Down Memory Lane - Herbie Delmonico
Down Memory Lane Articles - by Stan Shillington



He was an active youngster but, at the age of five, he lost the sight of one eye.

When he reached him teens, he wanted to play lacrosse. The nagging thought though, was that he could be struck in his good eye by and errant stick or a ball. No problem - stick him in goal.

Despite the fact that he lacked depth perception, the youth nicknamed Herbie became one of the top netminders in box lacrosse, eventually entering the Canadian Lacrosse Hall of Fame.

Frederick Irwin Delmonico was born October 22, 1918, the son of sportsman Henry N. Delmonico. Raised in a large house at Locarno Beach in Vancouver's West Point Grey district, the homestead was a natural meeting spot for the neighbourhood youngsters.
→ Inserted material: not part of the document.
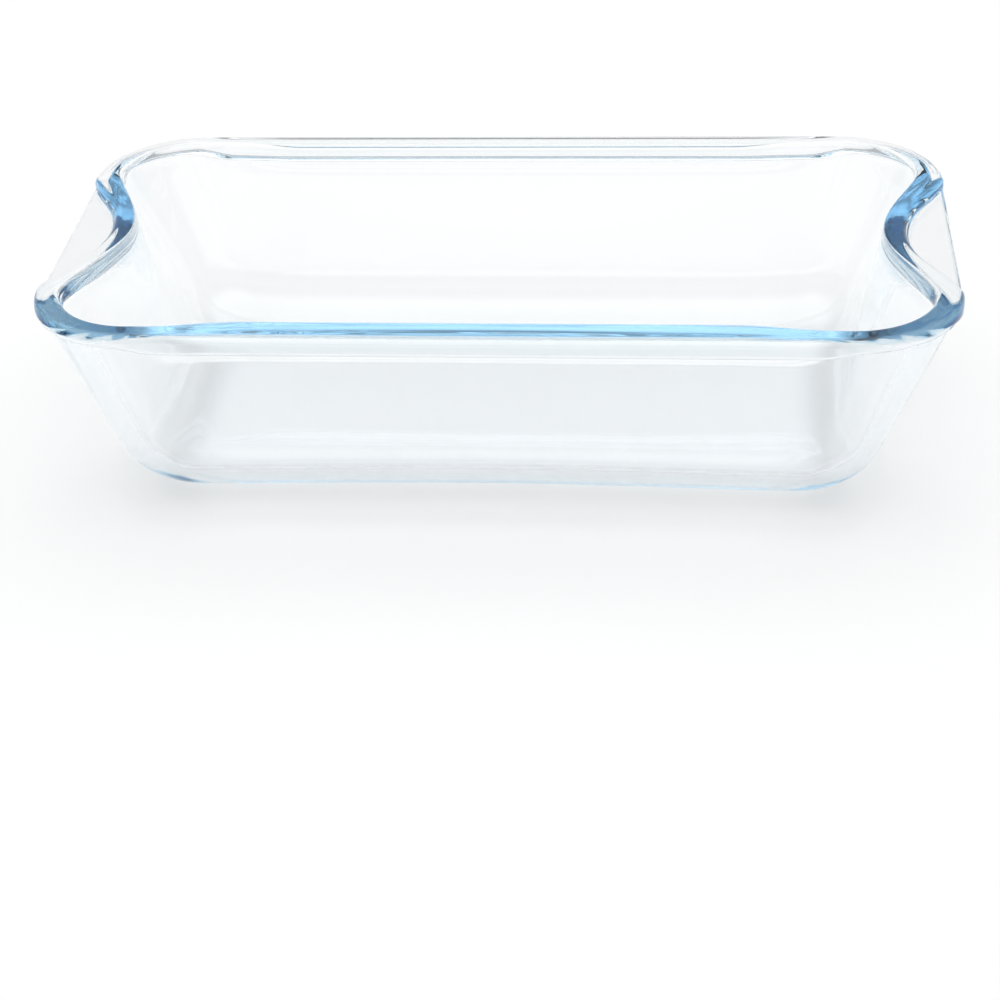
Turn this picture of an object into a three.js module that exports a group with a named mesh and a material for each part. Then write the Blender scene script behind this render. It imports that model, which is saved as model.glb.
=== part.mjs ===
// A clear glass loaf pan, pressed in one piece. Millimetres, +Z up, standing on z = 0.
// +X runs along the pan's length, through its two end handles.
import * as THREE from "three";
import { mergeVertices } from "three/addons/utils/BufferGeometryUtils.js";

// Driving dimensions
const LENGTH = 280;
const WIDTH = 140;
const HEIGHT = 67;
const CORNER_RADIUS = 33; // plan radius of the rim's outer edge

const RIM_WIDTH = 8; // rim bead, from its outer edge to the basin, in plan
const RIM_DEPTH = 4.7; // top of the bead to its underside, at the corners
const SIDE_DROP = 2.1; // how much deeper the bead is along the long sides
const DROP_START = 97; // where that extra depth starts to fade out, along X
const DROP_END = 111;
const RIM_ROUND = 2.8; // round along the bead's top outer edge
const BASIN_EDGE_ROUND = 2; // round where the bead's flat top meets the basin
const FLANGE_ROUND = 1.9; // round along the lower edge of the bead and the handles
const FLANGE_OVERHANG = 3.8; // flange edge to the top of the wall under a handle
const ROOT_FILLET = 1.2; // between the flange's underside and the wall

const HANDLE_RECESS = 3; // bead top down to the flat handle
const HANDLE_THICKNESS = 4.4;
const HANDLE_ROUND = 2.3; // round along the handle's top outer edge
const STEP_FILLET = 1; // at the foot of the bead's side, on the handle
const STEP_FILLET_RISE = 0.6; // height of that fillet over its width
const RISE_START = 39; // where the underside starts to climb from the handle to the bead
const RISE_END = 56;

const BULGE = 14; // how far each end wall bows into the basin at the rim
const BULGE_REACH = 47; // half width of that bow, along Y
const BAND_WIDTH = 7.8; // bead along the bow, at the middle of the end
const BAND_SHOULDER = 2; // extra bead width where the bow runs out to the corners
const SHOULDER_START = 14;
const SHOULDER_END = 32;

const BASE_THICKNESS = 5;
const INNER_WAIST = 3; // how far each long wall stands in along its middle, at the rim: inside
const OUTER_WAIST = 2.5; // and outside
const WAIST_START = 73; // where that step starts to fade out, along X
const WAIST_END = 101;
const OUTER_WALL = {
  endDraft: 0.447,
  sideDraft: 0.08,
  fillet: 25,
  topRadius: 27,
  bottomRadius: 16,
  rimWaist: OUTER_WAIST,
};
const INNER_WALL = {
  endDraft: 0.4,
  sideDraft: 0.08,
  fillet: 20,
  topRadius: 25,
  bottomRadius: 14,
  rimWaist: INNER_WAIST,
};
const BASE_PINCH = 2.4; // how far each long wall curves inward at its middle, at the base
const PINCH_REACH = 104; // half length of that curve, along X

// Mesh resolution
const END_STEPS = 20;
const SIDE_STEPS = 24;
const CORNER_STEPS = 7;
const WALL_STEPS = 4;
const FILLET_STEPS = 7;
const ROUND_STEPS = 3;
const STEP_TURNS = [0, 0.9]; // around the step's fillet

const HANDLE_Z = HEIGHT - HANDLE_RECESS;
const HANDLE_UNDERSIDE_Z = HANDLE_Z - HANDLE_THICKNESS;

const lerp = THREE.MathUtils.lerp;
const clamp = THREE.MathUtils.clamp;
const smoothstep = THREE.MathUtils.smoothstep;

// A smooth hump: 1 at the middle, 0 from the reach outward
function hump(distance, reach) {
  const t = Math.min(Math.abs(distance) / reach, 1);
  return (1 - t * t) ** 2;
}

// Angles from a first one to a quarter turn
function quarterTurns(first = 0) {
  const turns = [];
  for (let i = 0; i <= ROUND_STEPS; i++) {
    turns.push(lerp(first, Math.PI / 2, i / ROUND_STEPS));
  }
  return turns;
}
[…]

One day in 1935, the senior Delmonico and some local fathers purchased bundles of lacrosse sticks which they sold to the kids for 35 cents a piece. A juvenile team was formed with the one-eyed Herbie relegated to the "safety" of the goal. Herbie was an immediate success - so much so that his younger brothers, Norm and Ron, also took up netminding chores.

It was a scrappy team that included five -foot-two Jackie James, Dougie Smith, Ian Lorimer, Art Noble and the captain, Doug Ross. In 1936, the Locarno boys captured the provincial Juvenile "A" championship. The following year, with his team now in Junior company, Herbie's performance was good enough to get him a two-game call up with the Richmond senior club and to have Bluebirds add him to its lineup in quest of the first Canadian Junior title. All of this in just his third year of lacrosse. Herbie and his Locarno buddies, bolstered by several Richmond players, contested the Minto Cup in 1938 but fell victim to the powerful Mimico unit.

Herbie then began a 170-game, nine-year senior career in which he blocked 3,910 of 6,190 shots fired his way, a 64.8 shot-saved percent average. He made only one more bid for a national title, losing three games to two to St. Catharines in the 1941 Mann Cup series.

Herbie was out of lacrosse from 1949to 1965 - other than watching brother Ron toil for the Vancouver and New Westminster senior teams -when he returned to help coach a newly formed Senior "B" team in Mission, east of Vancouver. Over the next few years, even after he passed the 60-age mark, Herbie could be seen donning his old pads to show Mission youngster the tricks of the tricks of the lacrosse trade.

The senior Delmonico was inducted into the Lacrosse Hall of Fame as a Builder in 1974; Herbie joined him in the Players category five years later.